First, they employ the chromodielectric model (CDM), in which the nucleon and its first excited state consist of a three‑quark core (one quark promoted to a 2s orbit) surrounded by a pion‑σ cloud and a dynamical χ field that provides confinement. Using Peierls–Yoccoz projection on hedgehog coherent states, they construct orthogonal wave functions for the ground‑state nucleon and the Roper. The model yields the Q²‑dependence of the transverse (A₁/₂) and scalar (S₁/₂) helicity amplitudes in the range 0–2 (GeV/c)². The signs and overall trends agree with the sparse data available at the time, but the absolute magnitude of A₁/₂ is roughly a factor of two low, indicating that the pion‑cloud contribution is underestimated.

Second, the authors develop a coupled‑channel K‑matrix framework based on the Cloudy Bag Model (CBM).
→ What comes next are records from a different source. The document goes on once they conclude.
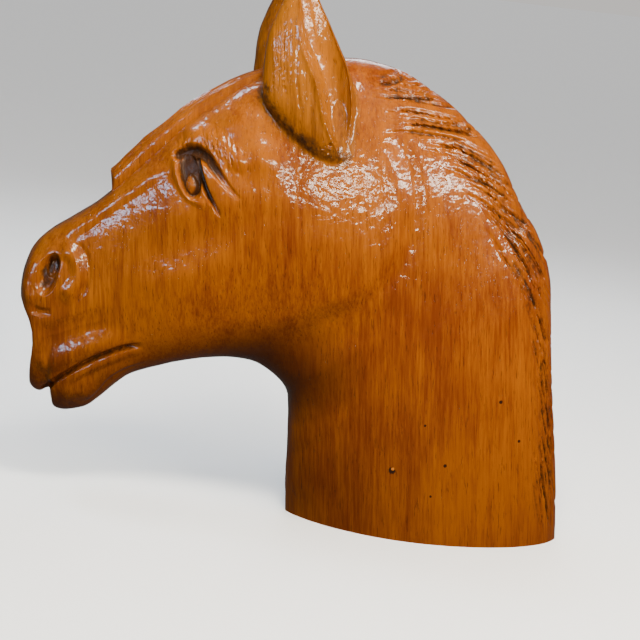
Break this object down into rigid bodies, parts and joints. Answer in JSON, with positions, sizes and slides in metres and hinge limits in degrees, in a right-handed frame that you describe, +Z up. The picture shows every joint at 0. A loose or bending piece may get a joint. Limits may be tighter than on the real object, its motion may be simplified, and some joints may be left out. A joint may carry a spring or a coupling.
{
  "type": "carved horse head bust",
  "caption": "Carved and varnished wooden horse head and neck with pricked ears, forelock and gouged mane, sawn flat under the neck so that it stands on a shelf.",
  "frame": {"origin": "middle of the flat sawn underside of the neck, on the surface that the bust stands on", "axes": "+Z up from the underside to the ear tips, the nose points towards -X, the horse's left side faces -Y"},
  "size_m": [0.2364, 0.0544, 0.2296],
  "materials": {
    "varnished_wood": "glossy amber varnish over fine-grained hardwood, dark patina in the gouges"
  },
  "bodies": {
    "root": {"horse_head": "varnished_wood"}
  },
  "joints": []
}
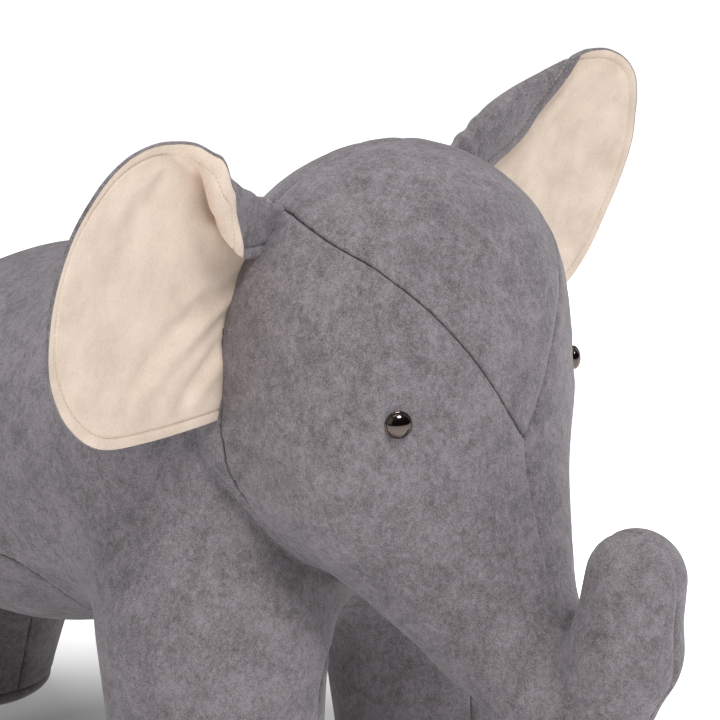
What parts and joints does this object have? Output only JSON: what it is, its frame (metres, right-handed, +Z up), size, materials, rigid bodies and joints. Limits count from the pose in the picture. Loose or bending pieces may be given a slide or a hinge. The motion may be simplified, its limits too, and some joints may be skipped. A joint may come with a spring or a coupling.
{
  "type": "stuffed elephant",
  "caption": "Sit-on stuffed elephant that stands on stiff legs, with wide cream-lined ears, glossy dome eyes, a forward-curled trunk and a sewn velour cover over foam.",
  "frame": {"origin": "on the floor under the middle of the whole toy", "axes": "+Z up from the soles, -Y the way the animal faces, +X to the animal's left"},
  "size_m": [0.4956, 0.7428, 0.539],
  "materials": {
    "grey_velour": "soft mottled short-pile velour",
    "cream_velour": "smooth cream suede cloth",
    "fibre": "loose white fibre filling",
    "foam": "open-cell cushion foam",
    "plywood": "sanded, unfinished",
    "beech": "turned, unfinished",
    "zinc": "zinc plated",
    "black_nickel": "polished, dark metallic"
  },
  "bodies": {
    "animal": {"seat_board": "plywood", "front_rail": "plywood", "rear_rail": "plywood", "neck_board": "plywood", "leg_post_front_right": "beech", "leg_post_front_left": "beech", "leg_post_rear_right": "beech", "leg_post_rear_left": "beech", "frame_bolts": "zinc", "rail_screws": "zinc", "body_foam_right": "foam", "body_foam_left": "foam", "leg_foam_front_right": "foam", "leg_foam_front_left": "foam", "leg_foam_rear_right": "foam", "leg_foam_rear_left": "foam", "head_stuffing": "fibre", "trunk_stuffing": "fibre", "body_cover": "grey_velour", "belly_cover": "grey_velour", "sole_front_right": "grey_velour", "sole_front_left": "grey_velour", "sole_rear_right": "grey_velour", "sole_rear_left": "grey_velour", "crown_gusset": "grey_velour", "head_side_cover_right": "grey_velour", "head_side_cover_left": "grey_velour", "head_back_cover_right": "grey_velour", "head_back_cover_left": "grey_velour", "eye_right": "black_nickel", "eye_left": "black_nickel", "eye_washer_right": "zinc", "eye_washer_left": "zinc"},
    "ear_right": {"ear_lining_right": "cream_velour", "ear_wadding_right": "fibre", "ear_back_right": "grey_velour"},
    "ear_left": {"ear_lining_left": "cream_velour", "ear_wadding_left": "fibre", "ear_back_left": "grey_velour"},
    "tail": {"tail_stuffing": "fibre", "tail_cover": "grey_velour"}
  },
  "joints": [
    {"name": "ear_right_flap", "type": "hinge", "parent": "animal", "child": "ear_right", "pos_m": [-0.099, -0.1495, 0.419], "axis": [-0.1208, 0.1107, -0.9865], "range_deg": [-20, 30], "stiffness_Nm_per_rad": 0.3},
    {"name": "ear_left_flap", "type": "hinge", "parent": "animal", "child": "ear_left", "pos_m": [0.099, -0.1495, 0.419], "axis": [-0.1208, -0.1107, 0.9865], "range_deg": [-20, 30], "stiffness_Nm_per_rad": 0.3},
    {"name": "tail_swing", "type": "hinge", "parent": "animal", "child": "tail", "pos_m": [0, 0.339, 0.306], "axis": [1, 0, 0], "range_deg": [0, 60]}
  ]
}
In this approach meson–quark couplings are taken to be linear, and meson self‑interactions are neglected. They define principal‑value states for the elastic πN channel as well as for inelastic channels involving intermediate Δ resonances (πΔ) and σ‑meson production (σN). The Hamiltonian is written in terms of meson creation operators and interaction vertices V(k), leading to explicit expressions for the K‑matrix elements K_{JT}^{πN,πN}, K_{JT}^{πB,πN}, etc. By applying the Kohn variational principle they derive coupled integral (Heitler) equations for the amplitudes and for the coefficients that mix bare three‑quark states with meson‑dressed components.

To make the problem tractable they introduce two approximations: (i) a Born approximation that discards the integral terms, replacing dressed vertices by their bare counterparts and background contributions by simple K‑matrix kernels; (ii) an averaging over the invariant masses of the intermediate Δ and σ states, which converts the integral equations into a set of algebraic equations. When the kernels are further assumed separable, the algebraic system can be solved exactly.

The results show that the CDM captures the qualitative Q² behavior but lacks sufficient pion‑cloud strength, while the CBM‑based coupled‑channel calculation, with its stronger pion cloud, reproduces the low‑Q² enhancement seen in the data and provides a consistent description of the Roper’s mass, width, and helicity couplings. The authors conclude that the two models are complementary: CDM offers a clear picture of quark confinement via the χ field, whereas CBM emphasizes meson‑cloud dynamics. Future work is suggested to refine the χ and σ field parameters, incorporate newer electro‑production data, and compare with lattice QCD results, thereby moving toward a unified understanding of the Roper resonance.